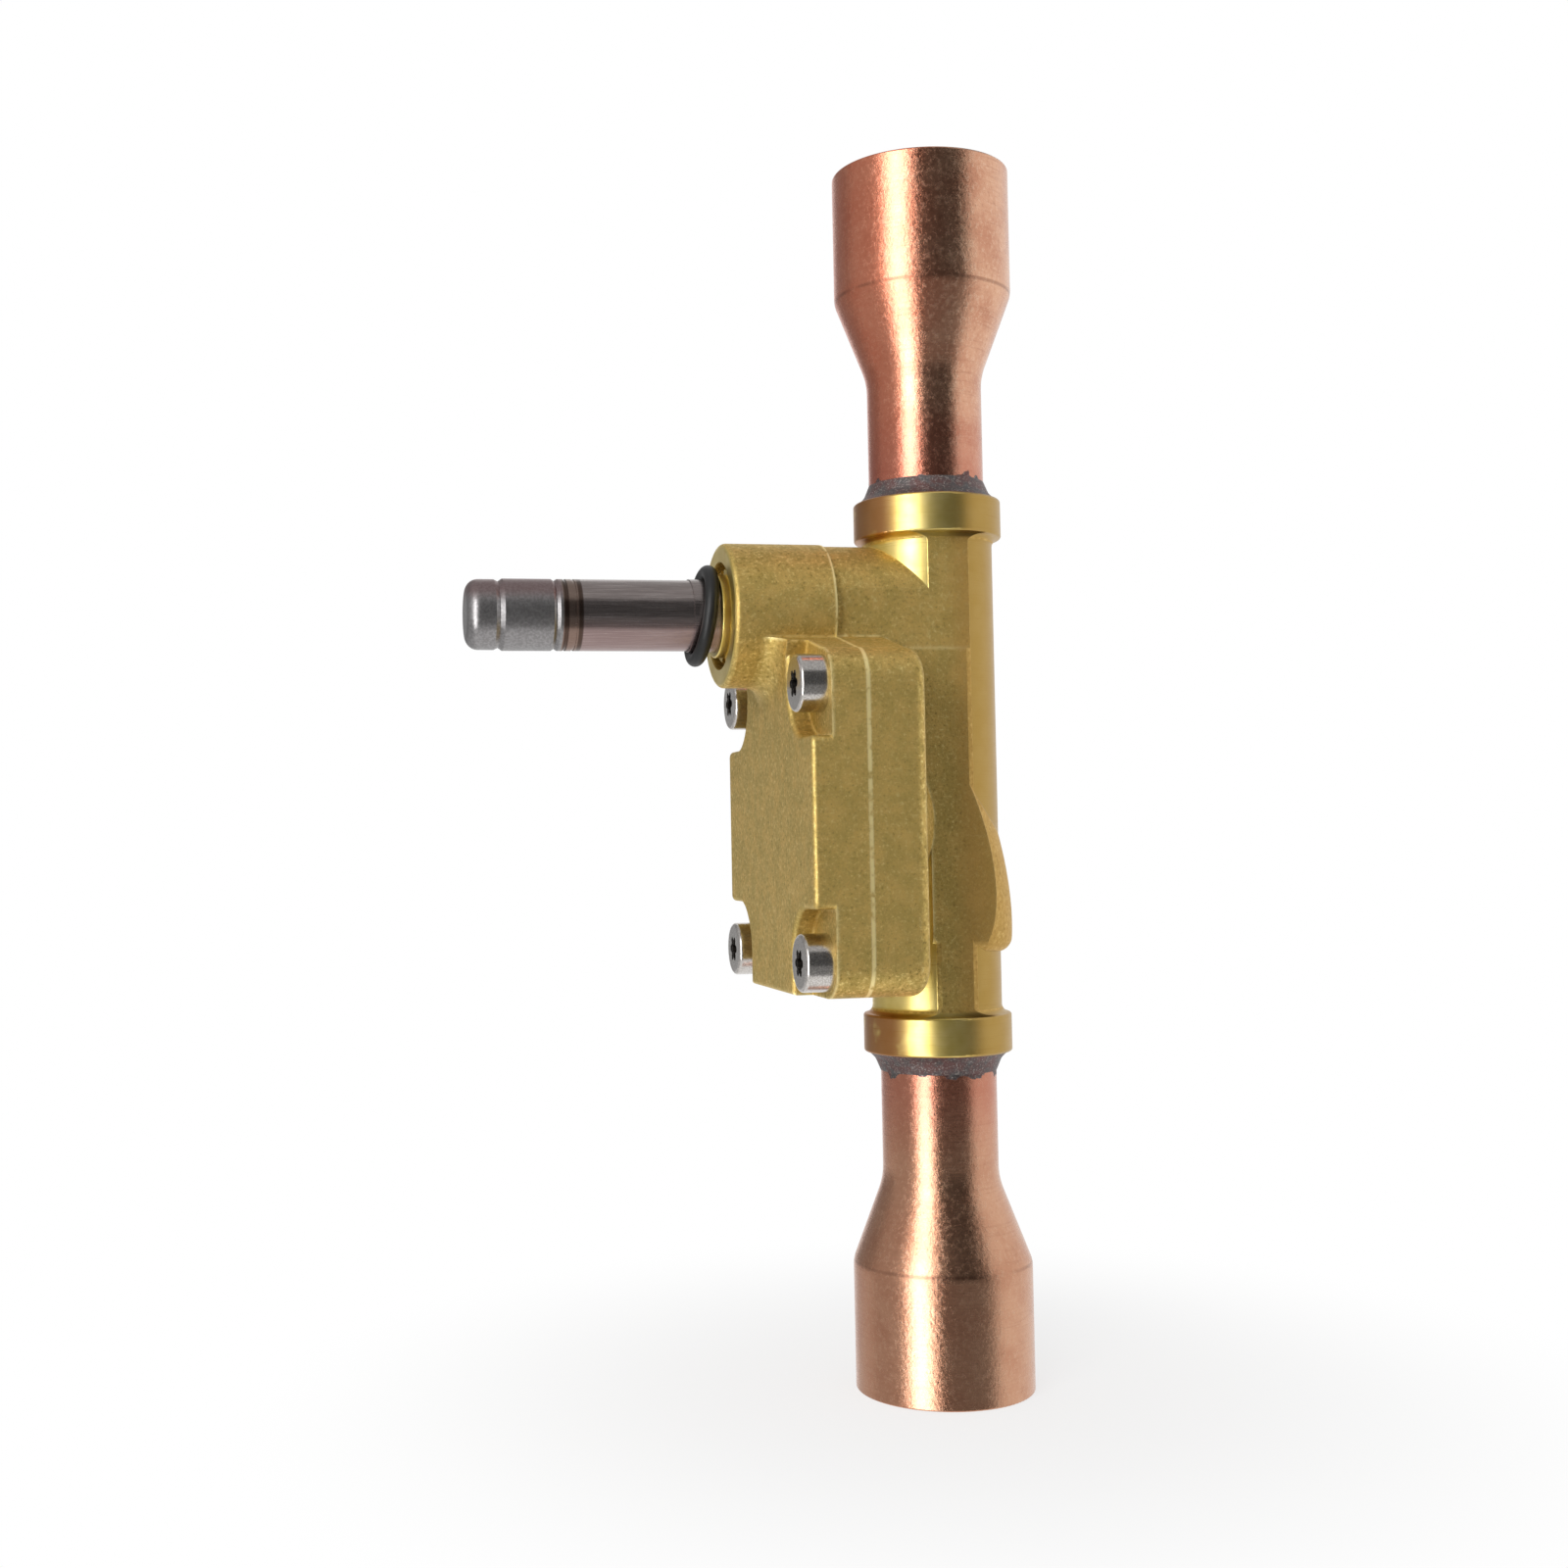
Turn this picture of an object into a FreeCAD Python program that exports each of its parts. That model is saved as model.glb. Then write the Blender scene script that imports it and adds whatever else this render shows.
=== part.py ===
import FreeCAD, Part
import math
import os

from FreeCAD import Vector

# Servo-operated refrigeration solenoid valve, in millimetres.
# The flow line runs up +Z with its lower socket mouth centred on the origin.
# The armature tube points along -X, and "reach" is a distance from the flow line towards it.
# "Side" is a distance from the middle plane towards -Y.

# Flow line and copper connectors
LENGTH = 236.0
SOCKET_BORE_R = 15.95
SOCKET_DEPTH = 24.5
CONE_LENGTH = 15.8
NECK_R = 11.1
CONNECTOR_WALL = 1.2
CONNECTOR_SEAT_DEPTH = 8.0
BRAZE_GAP = 0.05
BRAZE_HEIGHT = 3.6
BRAZE_SPREAD = 2.3
BRAZE_WAIST = 1.0
BRAZE_WAIST_RISE = 1.3
CONE_TOP_ROUND = 4.0
CONE_FOOT_ROUND = 12.0
MOUTH_ROUND = 0.35

# Brass body
BODY_LENGTH = 106.6
COLLAR_R = 14.25
COLLAR_LENGTH = 7.3
COLLAR_EDGE = 0.5
COLLAR_FILLET = 3.2
BODY_TUBE_R = 12.45
BODY_FLAT_HALF = 12.05
PILOT_FLAT_HALF = 11.8
BODY_BORE_R = 9.9
ARCH_R = 12.1
ARCH_RISE = 1.4

# Flange, cover and screws
SEAT_DROP = 9.0
PILOT_RISE = 31.0
JOINT_REACH = 22.6
FLANGE_SIDE = 63.0
FLANGE_THICKNESS = 11.1
FLANGE_BACK_ROUND = 2.5
SHOULDER_RISE = 3.4
EAR_THICKNESS = 6.7
PLATEAU_THICKNESS = 10.6
CAST_EDGE = 0.9
PLATEAU_CORNER = 1.3
POCKET_R = 9.6
SCREW_SPACING = 50.0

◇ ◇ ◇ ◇

Copy exactly the lines that run from the first line of the data to the line containing "MOUTH_ROUND = 0.35", please, with both ends included and nothing else.

Correct response:
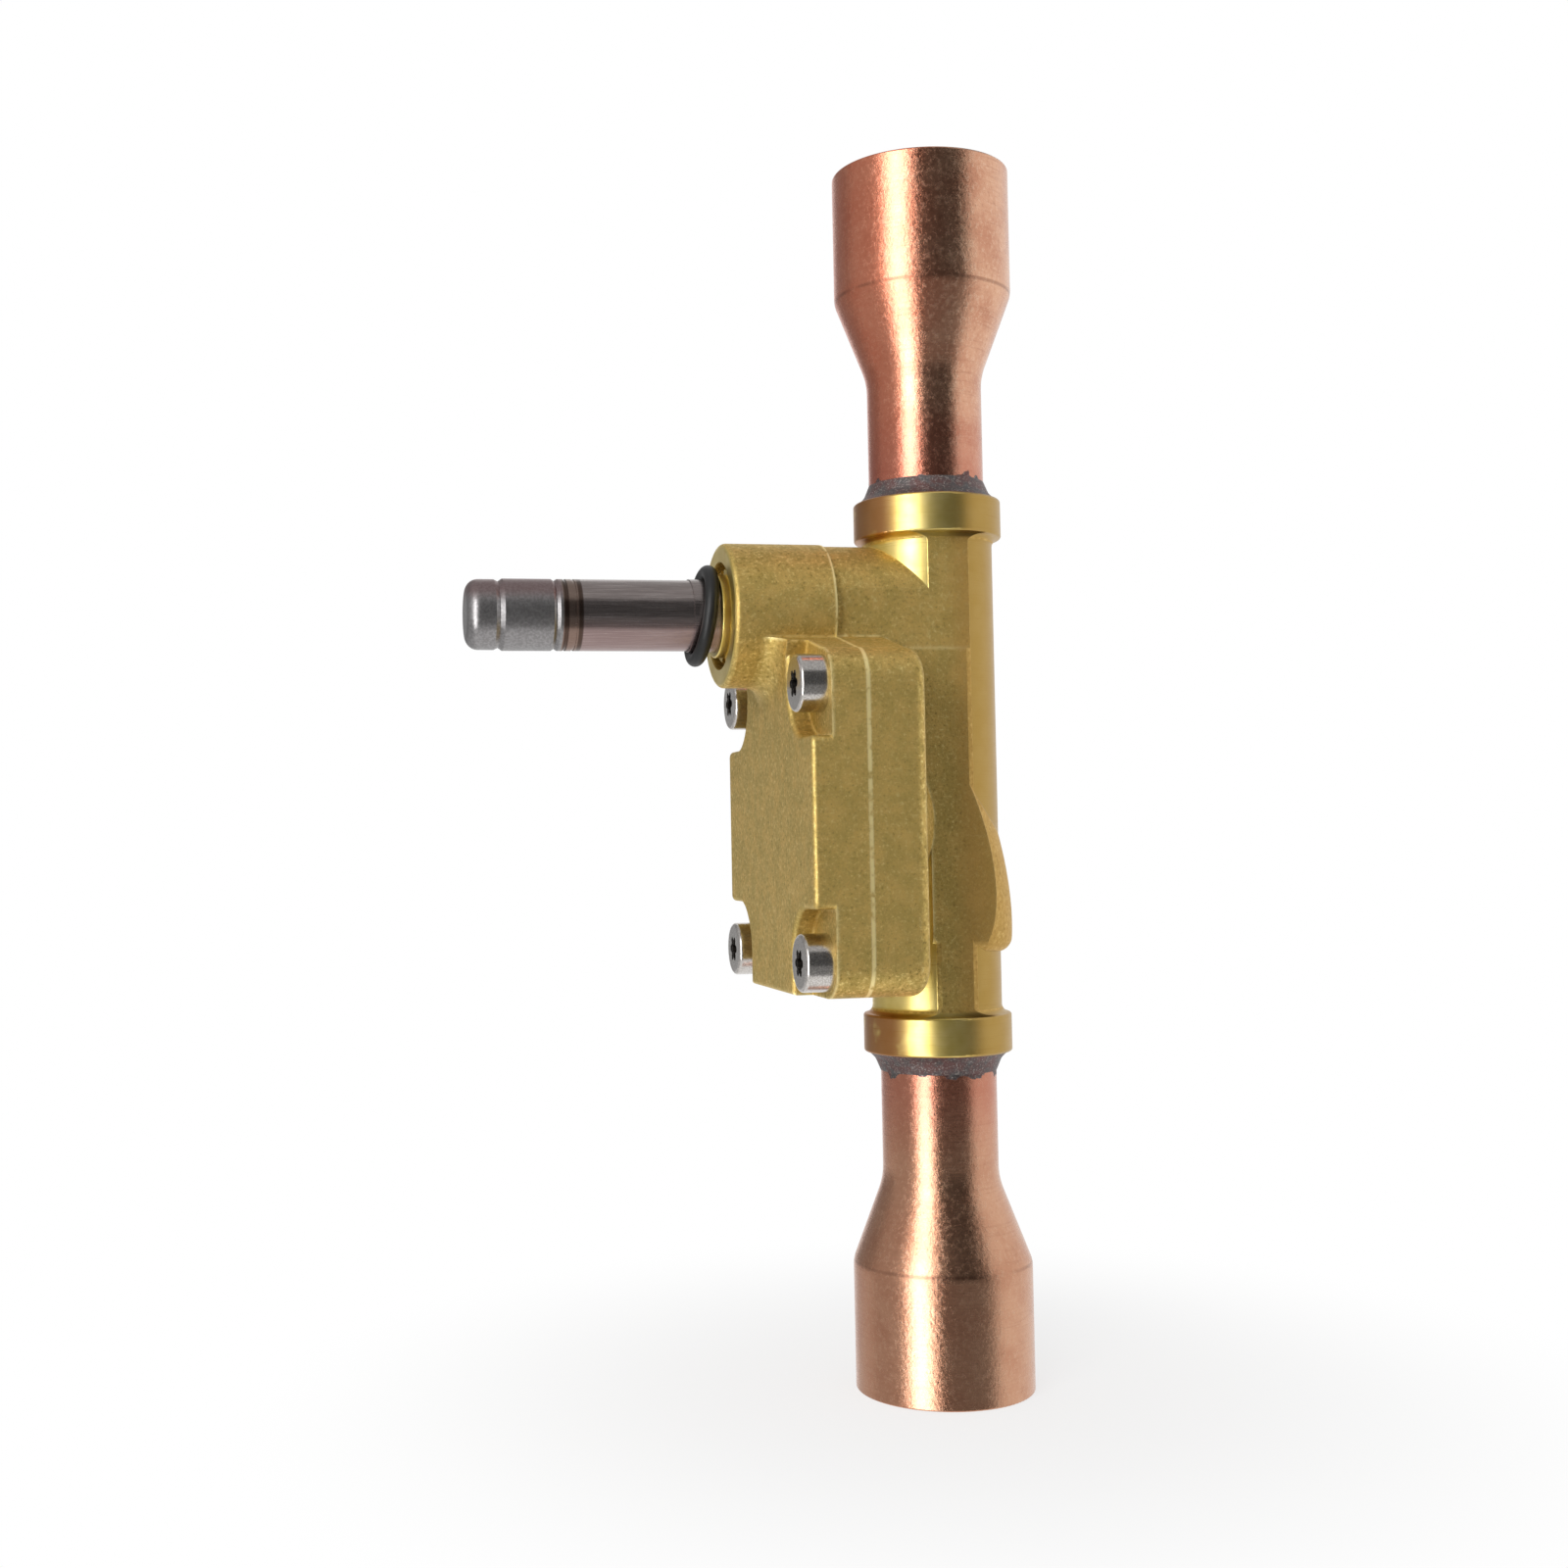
Turn this picture of an object into a FreeCAD Python program that exports each of its parts. That model is saved as model.glb. Then write the Blender scene script that imports it and adds whatever else this render shows.
=== part.py ===
import FreeCAD, Part
import math
import os

from FreeCAD import Vector

# Servo-operated refrigeration solenoid valve, in millimetres.
# The flow line runs up +Z with its lower socket mouth centred on the origin.
# The armature tube points along -X, and "reach" is a distance from the flow line towards it.
# "Side" is a distance from the middle plane towards -Y.

# Flow line and copper connectors
LENGTH = 236.0
SOCKET_BORE_R = 15.95
SOCKET_DEPTH = 24.5
CONE_LENGTH = 15.8
NECK_R = 11.1
CONNECTOR_WALL = 1.2
CONNECTOR_SEAT_DEPTH = 8.0
BRAZE_GAP = 0.05
BRAZE_HEIGHT = 3.6
BRAZE_SPREAD = 2.3
BRAZE_WAIST = 1.0
BRAZE_WAIST_RISE = 1.3
CONE_TOP_ROUND = 4.0
CONE_FOOT_ROUND = 12.0
MOUTH_ROUND = 0.35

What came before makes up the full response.